As discussed in the News Blog a few weeks ago, we have doubled the amount of new balls for the driving range in 2018, from 6,000 to 12,000. We have also invested in four new Truestrike mats which are a much more realistic surface to practice from, reacting like a fairway to your swing and strike. We have also added new flags to the range and introduced a map in each bay to detail the yardage of the targets. All these little additions help you get the most from your practice.
Our fairways have been very brown this summer due to the huge lack of rain since May, and while they don't look as pretty without the stripes, they have still played well this year. As we begin to get more rain in the back end of the season the fairways should green up nicely going into winter. Going into 2019 we aim to give them a feed to get the turf more full and lush, something we have to do because they are built on ex-farmland and do not have enough natural nutrients in the soil.

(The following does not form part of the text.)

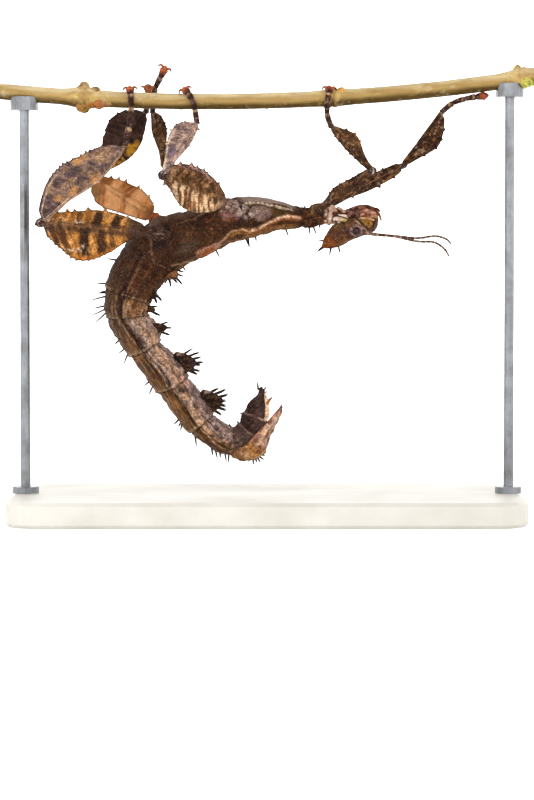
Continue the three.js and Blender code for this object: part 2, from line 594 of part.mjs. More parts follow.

We have conducted quite a few irrigation repairs (three replaced sprinklers, 7 replaced decoders, one replaced valve) this summer to get the system back up to spec, we still have a few small lefts from seals on sprinkler heads which we hope to get to within the next month or two.
2017 was a big learning curve for the greenkeepers and management of the club. Lessons were learned with regards to keeping the course moving forward, and hopefully members will see that money has been put where the proverbial mouth is in regards to killing weeds, and improving greens and bunkers. We still have some way to go but hopefully members and visitors alike will agree that we have made inroads in 2018.